**Instructions to follow:**
Extract every line below, verbatim.

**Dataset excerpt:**
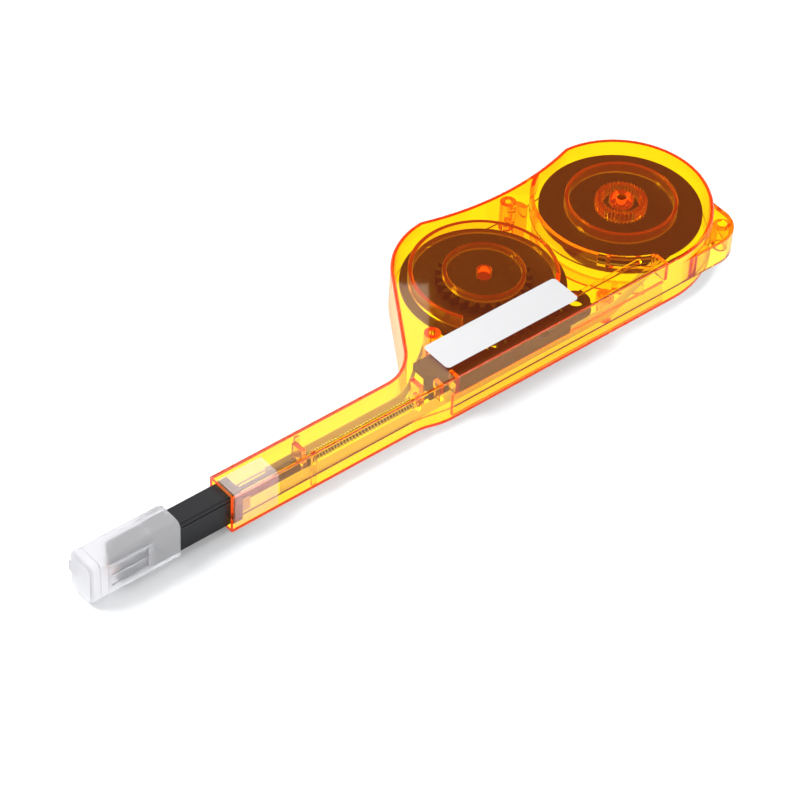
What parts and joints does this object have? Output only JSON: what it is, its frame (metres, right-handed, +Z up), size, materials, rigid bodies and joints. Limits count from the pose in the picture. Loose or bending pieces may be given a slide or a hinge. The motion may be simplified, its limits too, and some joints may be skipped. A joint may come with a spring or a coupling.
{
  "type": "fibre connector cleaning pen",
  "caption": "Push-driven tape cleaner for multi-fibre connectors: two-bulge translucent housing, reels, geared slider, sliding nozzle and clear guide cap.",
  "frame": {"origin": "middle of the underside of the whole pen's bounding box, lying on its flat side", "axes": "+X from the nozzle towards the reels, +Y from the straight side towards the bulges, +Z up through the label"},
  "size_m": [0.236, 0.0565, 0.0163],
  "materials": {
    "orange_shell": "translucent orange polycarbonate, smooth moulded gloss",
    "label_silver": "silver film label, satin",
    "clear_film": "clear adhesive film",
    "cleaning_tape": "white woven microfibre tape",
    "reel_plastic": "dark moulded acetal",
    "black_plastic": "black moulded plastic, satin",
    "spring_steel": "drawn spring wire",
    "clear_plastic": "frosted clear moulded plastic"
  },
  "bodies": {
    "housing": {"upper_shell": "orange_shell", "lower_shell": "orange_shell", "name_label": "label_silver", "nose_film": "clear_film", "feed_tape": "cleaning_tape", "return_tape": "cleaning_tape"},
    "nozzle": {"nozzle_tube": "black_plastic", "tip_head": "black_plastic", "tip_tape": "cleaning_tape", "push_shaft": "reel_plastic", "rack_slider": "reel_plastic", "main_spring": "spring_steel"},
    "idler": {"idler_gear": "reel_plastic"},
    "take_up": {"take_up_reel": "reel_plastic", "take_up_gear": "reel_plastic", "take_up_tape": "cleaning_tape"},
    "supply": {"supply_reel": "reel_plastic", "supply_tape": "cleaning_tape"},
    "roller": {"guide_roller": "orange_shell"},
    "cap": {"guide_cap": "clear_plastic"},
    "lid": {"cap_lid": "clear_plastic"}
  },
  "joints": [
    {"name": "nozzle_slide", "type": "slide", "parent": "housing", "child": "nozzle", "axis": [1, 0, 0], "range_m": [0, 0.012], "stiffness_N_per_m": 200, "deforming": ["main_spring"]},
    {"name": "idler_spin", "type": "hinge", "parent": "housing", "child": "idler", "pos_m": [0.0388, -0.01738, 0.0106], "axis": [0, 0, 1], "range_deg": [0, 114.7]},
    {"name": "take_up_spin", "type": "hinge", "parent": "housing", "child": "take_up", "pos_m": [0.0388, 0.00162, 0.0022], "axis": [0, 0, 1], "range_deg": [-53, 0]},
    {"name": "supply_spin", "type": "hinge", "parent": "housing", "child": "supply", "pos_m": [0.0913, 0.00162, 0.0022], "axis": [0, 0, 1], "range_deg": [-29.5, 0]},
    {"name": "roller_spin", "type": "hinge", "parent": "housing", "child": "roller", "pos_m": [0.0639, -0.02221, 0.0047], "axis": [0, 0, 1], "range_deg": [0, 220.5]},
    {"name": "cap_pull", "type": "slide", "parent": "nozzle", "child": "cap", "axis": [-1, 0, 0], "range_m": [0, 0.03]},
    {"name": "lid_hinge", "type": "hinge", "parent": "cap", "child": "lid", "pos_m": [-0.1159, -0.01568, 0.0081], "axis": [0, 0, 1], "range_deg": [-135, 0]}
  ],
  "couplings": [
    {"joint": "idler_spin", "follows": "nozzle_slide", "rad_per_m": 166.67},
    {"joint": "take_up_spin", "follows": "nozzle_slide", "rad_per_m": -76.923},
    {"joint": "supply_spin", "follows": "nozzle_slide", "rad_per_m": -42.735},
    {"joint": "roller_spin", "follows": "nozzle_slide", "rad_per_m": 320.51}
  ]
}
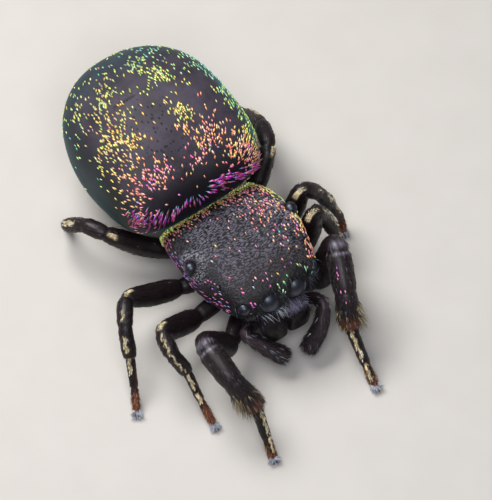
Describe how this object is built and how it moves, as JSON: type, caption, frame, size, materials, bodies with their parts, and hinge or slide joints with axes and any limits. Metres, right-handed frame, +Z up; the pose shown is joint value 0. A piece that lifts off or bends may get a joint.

**Final result:**
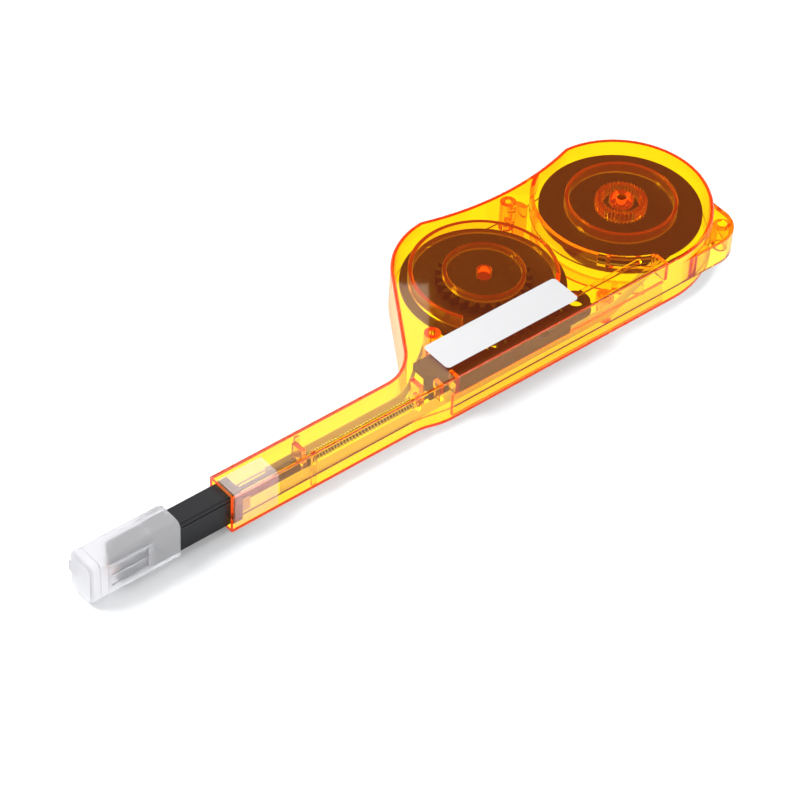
What parts and joints does this object have? Output only JSON: what it is, its frame (metres, right-handed, +Z up), size, materials, rigid bodies and joints. Limits count from the pose in the picture. Loose or bending pieces may be given a slide or a hinge. The motion may be simplified, its limits too, and some joints may be skipped. A joint may come with a spring or a coupling.
{
  "type": "fibre connector cleaning pen",
  "caption": "Push-driven tape cleaner for multi-fibre connectors: two-bulge translucent housing, reels, geared slider, sliding nozzle and clear guide cap.",
  "frame": {"origin": "middle of the underside of the whole pen's bounding box, lying on its flat side", "axes": "+X from the nozzle towards the reels, +Y from the straight side towards the bulges, +Z up through the label"},
  "size_m": [0.236, 0.0565, 0.0163],
  "materials": {
    "orange_shell": "translucent orange polycarbonate, smooth moulded gloss",
    "label_silver": "silver film label, satin",
    "clear_film": "clear adhesive film",
    "cleaning_tape": "white woven microfibre tape",
    "reel_plastic": "dark moulded acetal",
    "black_plastic": "black moulded plastic, satin",
    "spring_steel": "drawn spring wire",
    "clear_plastic": "frosted clear moulded plastic"
  },
  "bodies": {
    "housing": {"upper_shell": "orange_shell", "lower_shell": "orange_shell", "name_label": "label_silver", "nose_film": "clear_film", "feed_tape": "cleaning_tape", "return_tape": "cleaning_tape"},
    "nozzle": {"nozzle_tube": "black_plastic", "tip_head": "black_plastic", "tip_tape": "cleaning_tape", "push_shaft": "reel_plastic", "rack_slider": "reel_plastic", "main_spring": "spring_steel"},
    "idler": {"idler_gear": "reel_plastic"},
    "take_up": {"take_up_reel": "reel_plastic", "take_up_gear": "reel_plastic", "take_up_tape": "cleaning_tape"},
    "supply": {"supply_reel": "reel_plastic", "supply_tape": "cleaning_tape"},
    "roller": {"guide_roller": "orange_shell"},
    "cap": {"guide_cap": "clear_plastic"},
    "lid": {"cap_lid": "clear_plastic"}
  },
  "joints": [
    {"name": "nozzle_slide", "type": "slide", "parent": "housing", "child": "nozzle", "axis": [1, 0, 0], "range_m": [0, 0.012], "stiffness_N_per_m": 200, "deforming": ["main_spring"]},
    {"name": "idler_spin", "type": "hinge", "parent": "housing", "child": "idler", "pos_m": [0.0388, -0.01738, 0.0106], "axis": [0, 0, 1], "range_deg": [0, 114.7]},
    {"name": "take_up_spin", "type": "hinge", "parent": "housing", "child": "take_up", "pos_m": [0.0388, 0.00162, 0.0022], "axis": [0, 0, 1], "range_deg": [-53, 0]},
    {"name": "supply_spin", "type": "hinge", "parent": "housing", "child": "supply", "pos_m": [0.0913, 0.00162, 0.0022], "axis": [0, 0, 1], "range_deg": [-29.5, 0]},
    {"name": "roller_spin", "type": "hinge", "parent": "housing", "child": "roller", "pos_m": [0.0639, -0.02221, 0.0047], "axis": [0, 0, 1], "range_deg": [0, 220.5]},
    {"name": "cap_pull", "type": "slide", "parent": "nozzle", "child": "cap", "axis": [-1, 0, 0], "range_m": [0, 0.03]},
    {"name": "lid_hinge", "type": "hinge", "parent": "cap", "child": "lid", "pos_m": [-0.1159, -0.01568, 0.0081], "axis": [0, 0, 1], "range_deg": [-135, 0]}
  ],
  "couplings": [
    {"joint": "idler_spin", "follows": "nozzle_slide", "rad_per_m": 166.67},
    {"joint": "take_up_spin", "follows": "nozzle_slide", "rad_per_m": -76.923},
    {"joint": "supply_spin", "follows": "nozzle_slide", "rad_per_m": -42.735},
    {"joint": "roller_spin", "follows": "nozzle_slide", "rad_per_m": 320.51}
  ]
}
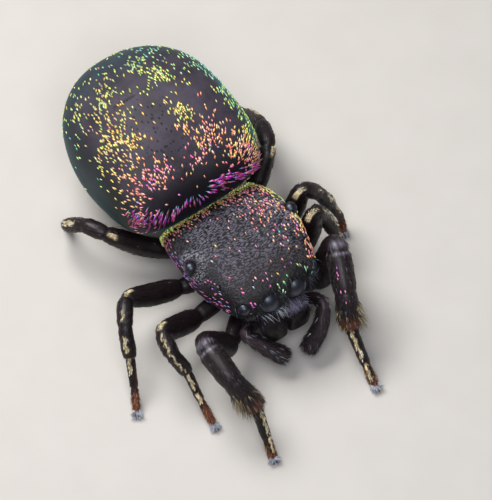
Describe how this object is built and how it moves, as JSON: type, caption, frame, size, materials, bodies with their parts, and hinge or slide joints with axes and any limits. Metres, right-handed frame, +Z up; the pose shown is joint value 0. A piece that lifts off or bends may get a joint.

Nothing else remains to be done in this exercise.